持ち株会社のベネッセHD会長兼社長と中核事業子会社ベネッセコーポレーション社長も兼務した原田氏は昨年12月2日の会見で、「余剰人員があることは就任前からわかっていた。緩やかに経営を変革しようと考えていたが、事件があった以上、スピードを加速するしかない」と語った。原田氏がベネッセHDのトップに招かれたのは同年6月21日。その直後の7月9日に顧客情報流出事件が発覚。業務委託先の元社員が不正に顧客情報を持ち出し、3504万件分の情報を複数の名簿業者に売却していた。
流出事件の痛手は大きかった。2015年3月期の連結売上高は期初見通しの4860億円を4670億円に下方修正。最終損益は最大で90億円の赤字(前期は199億円の黒字)になる見込み。1995年の株式上場以来、初の最終赤字に転落する。

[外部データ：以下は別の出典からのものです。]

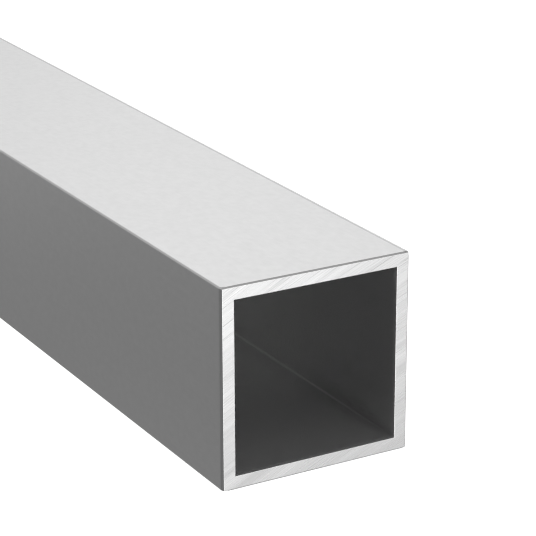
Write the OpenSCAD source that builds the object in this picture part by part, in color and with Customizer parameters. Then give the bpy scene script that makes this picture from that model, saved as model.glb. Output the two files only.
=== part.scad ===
// Square metal tube: one straight length of extruded stock, lying on a flat face.
// Frame: X across, Y along the tube, Z up. The origin is the centre of the underside.

/* [Section] */
// Outside width and height of the square section
side = 30; // [20:0.5:80]
// Wall thickness
wall = 2; // [1:0.1:6]
// Radius of the four outside corners
outside_r = 0.25; // [0.2:0.05:0.8]
// Radius of the four inside corners
inside_r = 0.1; // [0.05:0.05:1.5]

/* [Cut length] */
// Length between the two sawn ends
length = 300; // [50:10:1000]
// How far the broken outside edge of each sawn end reaches across the wall
break_across = 0.2; // [0.05:0.05:0.2]
// How far the same broken edge reaches along the tube
break_along = 0.3; // [0.1:0.05:1]
// Edge break round the mouth of the bore at each sawn end
mouth_break = 0.05; // [0.05:0.05:0.4]

/* [Hidden] */
// Segments of a full circle
$fn = 32;
// How far a cut runs past the face that it opens
overcut = 1;
// Width and height of the square bore
bore = side - 2 * wall;

// Square bar with round corners that stands on z = 0. Its corner centres stay a distance
// `core` from the middle of each side, and its corner radius goes from r_low at the foot
// to r_high at the top, so equal radii give a straight bar and unequal ones an even bevel.
module round_cornered_bar(core, r_low, r_high, height) {
    for (turn = [0, 90])
        rotate([0, 0, turn])
            slab_with_sloping_ends(core, r_low, r_high, height);
    for (x = [-core, core], y = [-core, core])
        translate([x, y, 0])
            cylinder(r1 = r_low, r2 = r_high, h = height);
}

// The flat stretch between two corners, carried right across the bar
module slab_with_sloping_ends(core, r_low, r_high, height) {
    foot = core + r_low;
    top = core + r_high;
    translate([0, core, 0])
        rotate([90, 0, 0])
            linear_extrude(height = 2 * core)
                polygon([[-foot, 0], [foot, 0], [top, height], [-top, height]]);
}

// The outside of the tube, with the edges of both sawn ends broken
module outside_form() {
    core = side / 2 - outside_r;
    broken_r = outside_r - break_across;
    middle = length - 2 * break_along;
    round_cornered_bar(core, broken_r, outside_r, break_along);
    translate([0, 0, break_along])
        round_cornered_bar(core, outside_r, outside_r, middle);
    translate([0, 0, break_along + middle])
        round_cornered_bar(core, outside_r, broken_r, break_along);
}

// The square bore, run past both ends, with its two mouths opened by their edge breaks
module bore_form() {
    core = bore / 2 - inside_r;
    flare = mouth_break + overcut;
    wide_r = inside_r + flare;
    translate([0, 0, -overcut])
        round_cornered_bar(core, inside_r, inside_r, length + 2 * overcut);
    translate([0, 0, -overcut])
        round_cornered_bar(core, wide_r, inside_r, flare);
    translate([0, 0, length - mouth_break])
        round_cornered_bar(core, inside_r, wide_r, flare);
}

// One piece of stock, laid along Y with its underside on z = 0
module square_tube() {
    color([0.78, 0.78, 0.79])
        translate([0, length / 2, side / 2])
            rotate([90, 0, 0])
                difference() {
                    outside_form();
                    bore_form();
                }
}

square_tube();
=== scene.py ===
# %% [markdown]
# # A length of square aluminium tube
# The real object is one extrusion: hot aluminium is pushed through a steel die, cooled, and sawn to
# length. It has three kinds of surface: the satin skin that the die leaves outside, the duller skin
# inside, and the bright ends that the saw leaves. The lesson models the tube as one closed surface
# worked out with arrays, and then gives each kind of surface its own procedural finish. All sizes are
# in metres, in the frame of the solid: Y along the tube, Z up, and the underside on Z = 0.

# %% Load the measured part
import math

import bpy
import numpy as np
from mathutils import Matrix, Vector


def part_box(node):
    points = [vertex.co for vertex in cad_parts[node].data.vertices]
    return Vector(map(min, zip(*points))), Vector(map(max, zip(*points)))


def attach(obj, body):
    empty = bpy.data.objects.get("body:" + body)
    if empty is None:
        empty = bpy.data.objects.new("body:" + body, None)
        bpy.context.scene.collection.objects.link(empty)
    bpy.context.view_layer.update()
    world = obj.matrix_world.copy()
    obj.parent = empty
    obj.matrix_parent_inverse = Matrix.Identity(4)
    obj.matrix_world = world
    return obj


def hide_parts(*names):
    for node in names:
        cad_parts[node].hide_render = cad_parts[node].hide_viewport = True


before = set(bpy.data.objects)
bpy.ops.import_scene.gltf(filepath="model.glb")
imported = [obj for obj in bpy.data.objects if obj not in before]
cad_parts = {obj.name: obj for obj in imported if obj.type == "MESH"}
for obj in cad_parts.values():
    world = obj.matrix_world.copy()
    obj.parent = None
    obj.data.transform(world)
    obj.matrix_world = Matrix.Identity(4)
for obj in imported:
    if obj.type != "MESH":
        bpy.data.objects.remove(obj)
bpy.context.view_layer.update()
tube_low, tube_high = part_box("square_tube")
MM = 0.001
side = tube_high.x - tube_low.x
length = tube_high.y - tube_low.y
print(f"tube {side / MM:.1f} mm square, {length / MM:.0f} mm long")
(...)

大きいのは、流出事件の影響で、ベネッセHDの看板である「進研ゼミ」などの通信講座の国内会員数が、昨年10月時点で前年同期比7.1%(25万人)減の325万人にまで落ち込んだことだ。情報流出が確認できた顧客に500円分の金券を配布するおわびの費用などで、特別損失が300億円強にまで膨らむ。
流出事件が起こったのは原田氏が就任する前のことだ。ベネッセHDに乗り込んできた原田氏に反発していた役員たちも、事件の責任を問われると沈黙せざるを得なくなった。昨年10月までベネッセコーポレーション社長を務めていた小林仁氏は詰め腹を切らされ、海外事業開発担当のカンパニー長に格下げされた。
事件を逆手に取って、原田氏は人事権を完全に掌握した。そして、ベネッセHDの構造改革を一気に推し進める好機と判断したのだ。ベネッセの構造改革は、ベネッセHDオーナーの福武總一郎氏から原田氏が託された最優先の経営課題だった。